Lemmon returns to the same street he busted and meets the same ‘old’ situation, which never ends, and also one of the hookers he arrested, Shirley Maclaine, who, in sympathy, gives him lodging in her room after he defends her against a violent pimp. Still holding to his moral values, Lemmon devises a plan, where he works all night in the Parisian marketplace, then pretends to be a rich regular and disguised client who gives Maclaine all his money for her services, so she needs to sleep only with one client (who is Lemmon, thereby killing two birds with one stone, so to speak), which results in a morally conventional and satisfying marriage arrangement in the end.
It is here that Wilder and Lemmon achieve a demonstration of the responsible self without shortsighted zealousness and self-righteous dogmatism, by acting out Wilder’s brilliant writing whose premise shows where humans cannot see solutions that are possible if they believe too much in an a priori position they have already taken, which prevents any benign solution unknown to them from emerging.
American artistry
Most of Lemmon’s subsequent best films, such as : ‘GOOD NEIGHBOUR SAM’; ‘THE ODD COUPLE’; ‘AVANTI’; ‘THE FORTUNE COOKIE’; ‘SAVE THE TIGER”; ‘MISSING’; and his final masterful characterization in ‘ GLEN GARY GLEN ROSS’ of 1992, show a character either reluctant to sheepishly follow the social stereotypes of those around him, or in a desperate search to regain his responsible self, or even sanity, after blindly accepting some scheme to get ahead in life.
His fourth film under Wilder’s direction, ‘The Fortune Cookie’ of 1966, is one not to be missed for such a revelation of systematic corruption. ‘Save The Tiger’ of 1973, for which he won his second Oscar, on the other hand, is a stunning rebellion against the pressures to conform to materialistic bourgeois values.
In 1982, Lemmon extended his conscientious acting to include a profound criticism of the then US State’s involvement in supporting a brutal dictatorship in Chile, where his student son goes missing, and no one takes his questions seriously.
By 1992, ‘Glen Gary Glen Ross’ confirmed Lemmon’s ability to portray a character on the brink of questioning his lifestyle.

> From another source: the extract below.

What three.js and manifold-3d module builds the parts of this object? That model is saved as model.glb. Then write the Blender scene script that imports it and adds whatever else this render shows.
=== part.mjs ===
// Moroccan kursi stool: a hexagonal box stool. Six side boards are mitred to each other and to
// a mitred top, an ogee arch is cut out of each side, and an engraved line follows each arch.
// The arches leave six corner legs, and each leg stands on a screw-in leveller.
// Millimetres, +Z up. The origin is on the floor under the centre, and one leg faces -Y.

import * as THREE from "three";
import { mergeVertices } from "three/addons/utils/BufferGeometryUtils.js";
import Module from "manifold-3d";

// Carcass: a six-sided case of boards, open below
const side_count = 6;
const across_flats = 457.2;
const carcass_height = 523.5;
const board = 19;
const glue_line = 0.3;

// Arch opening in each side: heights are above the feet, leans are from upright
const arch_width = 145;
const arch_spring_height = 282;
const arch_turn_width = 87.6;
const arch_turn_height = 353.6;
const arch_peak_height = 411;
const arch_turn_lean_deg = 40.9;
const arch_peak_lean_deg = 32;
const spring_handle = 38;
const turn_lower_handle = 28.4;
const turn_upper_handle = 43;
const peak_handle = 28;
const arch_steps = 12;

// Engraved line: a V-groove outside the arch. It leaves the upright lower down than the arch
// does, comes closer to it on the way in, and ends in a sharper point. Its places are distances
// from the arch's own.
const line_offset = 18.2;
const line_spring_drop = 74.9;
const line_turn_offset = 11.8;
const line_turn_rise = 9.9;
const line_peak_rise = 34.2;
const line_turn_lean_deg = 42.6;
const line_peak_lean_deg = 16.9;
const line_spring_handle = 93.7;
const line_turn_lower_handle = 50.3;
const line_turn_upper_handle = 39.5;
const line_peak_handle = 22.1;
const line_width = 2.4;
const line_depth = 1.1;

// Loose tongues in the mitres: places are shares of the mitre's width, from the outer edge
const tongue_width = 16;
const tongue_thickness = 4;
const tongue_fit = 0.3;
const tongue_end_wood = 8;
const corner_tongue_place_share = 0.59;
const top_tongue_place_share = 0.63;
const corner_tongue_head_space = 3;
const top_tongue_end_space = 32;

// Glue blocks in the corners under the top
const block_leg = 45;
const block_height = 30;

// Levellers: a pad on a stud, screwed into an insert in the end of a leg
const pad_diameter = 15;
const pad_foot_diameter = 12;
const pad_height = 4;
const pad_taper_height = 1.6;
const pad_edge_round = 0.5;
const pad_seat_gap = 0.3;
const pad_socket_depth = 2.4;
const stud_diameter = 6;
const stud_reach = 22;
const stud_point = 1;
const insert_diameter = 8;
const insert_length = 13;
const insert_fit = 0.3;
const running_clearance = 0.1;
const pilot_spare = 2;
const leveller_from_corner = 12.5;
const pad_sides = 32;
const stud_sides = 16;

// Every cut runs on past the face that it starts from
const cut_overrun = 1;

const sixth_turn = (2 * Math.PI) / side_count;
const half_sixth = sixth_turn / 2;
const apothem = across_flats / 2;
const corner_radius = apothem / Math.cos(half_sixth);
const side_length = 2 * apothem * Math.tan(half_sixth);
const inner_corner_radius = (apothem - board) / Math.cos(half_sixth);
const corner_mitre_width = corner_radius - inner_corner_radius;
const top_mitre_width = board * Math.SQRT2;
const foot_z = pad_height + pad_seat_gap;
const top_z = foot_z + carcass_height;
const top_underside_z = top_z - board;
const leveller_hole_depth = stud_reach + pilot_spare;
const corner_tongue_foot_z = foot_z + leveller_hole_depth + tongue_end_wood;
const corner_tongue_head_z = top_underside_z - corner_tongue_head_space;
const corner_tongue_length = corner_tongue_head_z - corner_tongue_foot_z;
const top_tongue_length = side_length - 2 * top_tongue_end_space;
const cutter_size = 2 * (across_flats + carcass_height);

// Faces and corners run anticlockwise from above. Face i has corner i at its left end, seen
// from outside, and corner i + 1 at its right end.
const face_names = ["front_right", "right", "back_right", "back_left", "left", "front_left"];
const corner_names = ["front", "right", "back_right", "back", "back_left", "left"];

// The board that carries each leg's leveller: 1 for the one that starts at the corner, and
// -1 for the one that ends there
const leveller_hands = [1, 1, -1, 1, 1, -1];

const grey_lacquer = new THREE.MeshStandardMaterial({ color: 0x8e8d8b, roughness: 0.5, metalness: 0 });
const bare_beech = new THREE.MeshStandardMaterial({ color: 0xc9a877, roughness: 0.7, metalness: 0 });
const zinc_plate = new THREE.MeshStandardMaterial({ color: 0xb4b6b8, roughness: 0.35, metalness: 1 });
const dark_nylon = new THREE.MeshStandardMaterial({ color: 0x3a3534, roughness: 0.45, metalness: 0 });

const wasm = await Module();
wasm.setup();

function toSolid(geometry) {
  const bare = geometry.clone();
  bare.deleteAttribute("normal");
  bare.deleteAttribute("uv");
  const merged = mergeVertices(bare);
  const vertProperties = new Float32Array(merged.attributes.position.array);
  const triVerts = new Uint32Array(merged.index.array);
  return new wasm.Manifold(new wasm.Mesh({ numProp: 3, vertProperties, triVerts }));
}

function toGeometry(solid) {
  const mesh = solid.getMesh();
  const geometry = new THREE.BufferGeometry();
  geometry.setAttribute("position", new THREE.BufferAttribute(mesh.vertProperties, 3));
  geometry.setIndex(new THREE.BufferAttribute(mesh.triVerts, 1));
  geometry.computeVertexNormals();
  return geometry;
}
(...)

Dave Mamet’s brilliant play became a brilliant film with a superb cast, because, like the stunningly effective modern American playwrights before him, such as Moss Hart, Eugene O’Neil, Tennessee Williams, Arthur Miller, and Edward Albee, Mamet is concerned with modern theatre reflecting the responsible self in the contemporary world, rather than emulating a frozen conventional Shakespearian theatrical tradition.
Lemmon’s films are therefore part of that self-critical modern American artistic legacy left by classic films, vocal and instrumental jazz, theatre, and exciting literature from the 1930s onward, which define the true responsible international voice of American culture.